===== Data shown

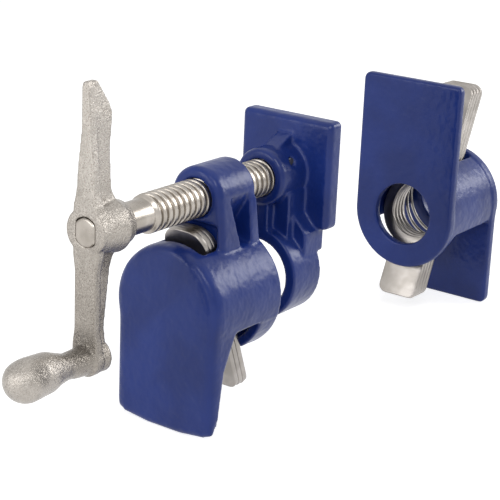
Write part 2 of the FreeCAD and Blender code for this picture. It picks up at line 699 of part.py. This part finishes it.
def coil_spring(name, wall, pivot, count, lean, sense):
    """Conical compression spring: its wide end lies on a casting's flat wall, and its narrow
    end on the leaning face of the plates. The coil is computed, because its turns open out
    from one plane to the other."""
    wire = D.wire_r.value
    seat = wall.value - sense * (wire + D.coil_gap.value)
    slope = tangent(lean).value
    stack = D.seat_gap.value + plate_pitch.value * count
    press = pivot.value - sense * pack_rise.value * slope
    press += sense * (stack + wire + D.coil_gap.value) / cosine(lean).value
    wide = inner_r.value - D.coil_side_gap.value - wire
    narrow = wide - D.coil_taper.value
    turns = D.coil_turns.value
    points = []
    for step in range(math.ceil(turns * COIL_STEPS) + 1):
        share = step / math.ceil(turns * COIL_STEPS)
        angle = 2 * math.pi * turns * share
        radius = wide + (narrow - wide) * share
        up = radius * math.cos(angle)
        along = seat + (press + sense * slope * up - seat) * share
        points.append(Vec(along, radius * math.sin(angle), up))
    path = Part.BSplineCurve()
    path.interpolate(points)
    section = Part.Circle(points[0], path.tangent(0)[0], wire)
    sweep = Part.BRepOffsetAPI.MakePipeShell(Part.Wire(path.toShape()))
    sweep.setFrenetMode(True)
    sweep.add(Part.Wire(section.toShape()))
    sweep.build()
    sweep.makeSolid()
    part = doc.addObject("Part::Feature", name)
    part.Label = name
    part.Shape = sweep.shape()
    part.Placement = FreeCAD.Placement()
    return part


# ------------------------------------------------------------------ the whole clamp

def failed_objects():
    return [item.Name for item in doc.Objects if {"Invalid", "Error"} & set(item.State)]


tail_pivot = D.tail_front + D.tail_pivot
tail_wall = D.tail_front + tail_inside
subparts = [head_casting(), lead_screw(), crank_handle(), jaw_casting(), jaw_retaining_pin(),
            tail_casting()]
subparts += clutch_pack("head_clutch_plate", HEAD_PLATE_COUNT, D.head_pivot, D.head_tab_top,
                        D.head_tab_round, D.head_lean, -1)
subparts += clutch_pack("tail_clutch_plate", TAIL_PLATE_COUNT, tail_pivot, D.tail_tab_top,
                        D.tail_tab_round, D.tail_lean, 1)
subparts.append(coil_spring("head_clutch_spring", D.foot_root, D.head_pivot, HEAD_PLATE_COUNT,
                            D.head_lean, -1))
subparts.append(coil_spring("tail_clutch_spring", tail_wall, tail_pivot, TAIL_PLATE_COUNT,
                            D.tail_lean, 1))
doc.recompute()

if failed_objects():
    raise RuntimeError(f"failed to recompute: {failed_objects()}")
for part in subparts:
    if part.Shape.isNull() or not part.Shape.isValid() or len(part.Shape.Solids) != 1:
        raise RuntimeError(f"{part.Label} has no single valid solid")
os.makedirs("parts", exist_ok=True)
for part in subparts:
    part.Shape.exportStep(f"parts/{part.Label}.step")
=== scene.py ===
import math
from contextlib import contextmanager

import bpy
import bmesh
from mathutils import Matrix, Vector


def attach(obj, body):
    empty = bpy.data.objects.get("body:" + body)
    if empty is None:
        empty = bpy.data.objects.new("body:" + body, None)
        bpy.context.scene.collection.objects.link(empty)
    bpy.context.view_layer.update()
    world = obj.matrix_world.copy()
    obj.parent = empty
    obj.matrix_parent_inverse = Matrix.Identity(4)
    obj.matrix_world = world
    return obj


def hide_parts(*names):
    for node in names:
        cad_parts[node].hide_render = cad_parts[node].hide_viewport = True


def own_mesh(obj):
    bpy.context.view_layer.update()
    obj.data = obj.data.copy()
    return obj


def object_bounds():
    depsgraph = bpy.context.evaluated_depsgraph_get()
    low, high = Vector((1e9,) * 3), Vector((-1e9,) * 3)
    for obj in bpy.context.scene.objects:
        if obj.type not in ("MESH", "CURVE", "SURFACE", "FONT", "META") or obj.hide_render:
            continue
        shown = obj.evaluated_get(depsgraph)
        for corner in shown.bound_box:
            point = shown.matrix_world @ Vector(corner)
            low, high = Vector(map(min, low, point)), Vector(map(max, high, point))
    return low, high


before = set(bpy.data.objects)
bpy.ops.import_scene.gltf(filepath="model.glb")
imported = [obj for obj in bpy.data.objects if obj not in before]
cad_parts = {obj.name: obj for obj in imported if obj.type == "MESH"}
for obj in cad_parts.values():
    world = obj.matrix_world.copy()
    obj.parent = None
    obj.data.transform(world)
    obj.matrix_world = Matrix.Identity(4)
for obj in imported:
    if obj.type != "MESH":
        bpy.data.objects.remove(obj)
cad_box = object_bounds()

# ---------------------------------------------------------------------------------------
# Head casting: foot plate, barrel, pipe ring and the post whose top is the screw's nut.
# A sand casting in malleable iron, so every edge is soft and every inner corner has a
# fillet, under thick glossy blue enamel that levels over the sand's grain.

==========

### Your goal
Give back exactly the lines running from the line that contains "doc.recompute()" through the line that contains "point = shown.matrix_world", and nothing outside them.

### Correct result
doc.recompute()

if failed_objects():
    raise RuntimeError(f"failed to recompute: {failed_objects()}")
for part in subparts:
    if part.Shape.isNull() or not part.Shape.isValid() or len(part.Shape.Solids) != 1:
        raise RuntimeError(f"{part.Label} has no single valid solid")
os.makedirs("parts", exist_ok=True)
for part in subparts:
    part.Shape.exportStep(f"parts/{part.Label}.step")
=== scene.py ===
import math
from contextlib import contextmanager

import bpy
import bmesh
from mathutils import Matrix, Vector


def attach(obj, body):
    empty = bpy.data.objects.get("body:" + body)
    if empty is None:
        empty = bpy.data.objects.new("body:" + body, None)
        bpy.context.scene.collection.objects.link(empty)
    bpy.context.view_layer.update()
    world = obj.matrix_world.copy()
    obj.parent = empty
    obj.matrix_parent_inverse = Matrix.Identity(4)
    obj.matrix_world = world
    return obj


def hide_parts(*names):
    for node in names:
        cad_parts[node].hide_render = cad_parts[node].hide_viewport = True


def own_mesh(obj):
    bpy.context.view_layer.update()
    obj.data = obj.data.copy()
    return obj


def object_bounds():
    depsgraph = bpy.context.evaluated_depsgraph_get()
    low, high = Vector((1e9,) * 3), Vector((-1e9,) * 3)
    for obj in bpy.context.scene.objects:
        if obj.type not in ("MESH", "CURVE", "SURFACE", "FONT", "META") or obj.hide_render:
            continue
        shown = obj.evaluated_get(depsgraph)
        for corner in shown.bound_box:
            point = shown.matrix_world @ Vector(corner)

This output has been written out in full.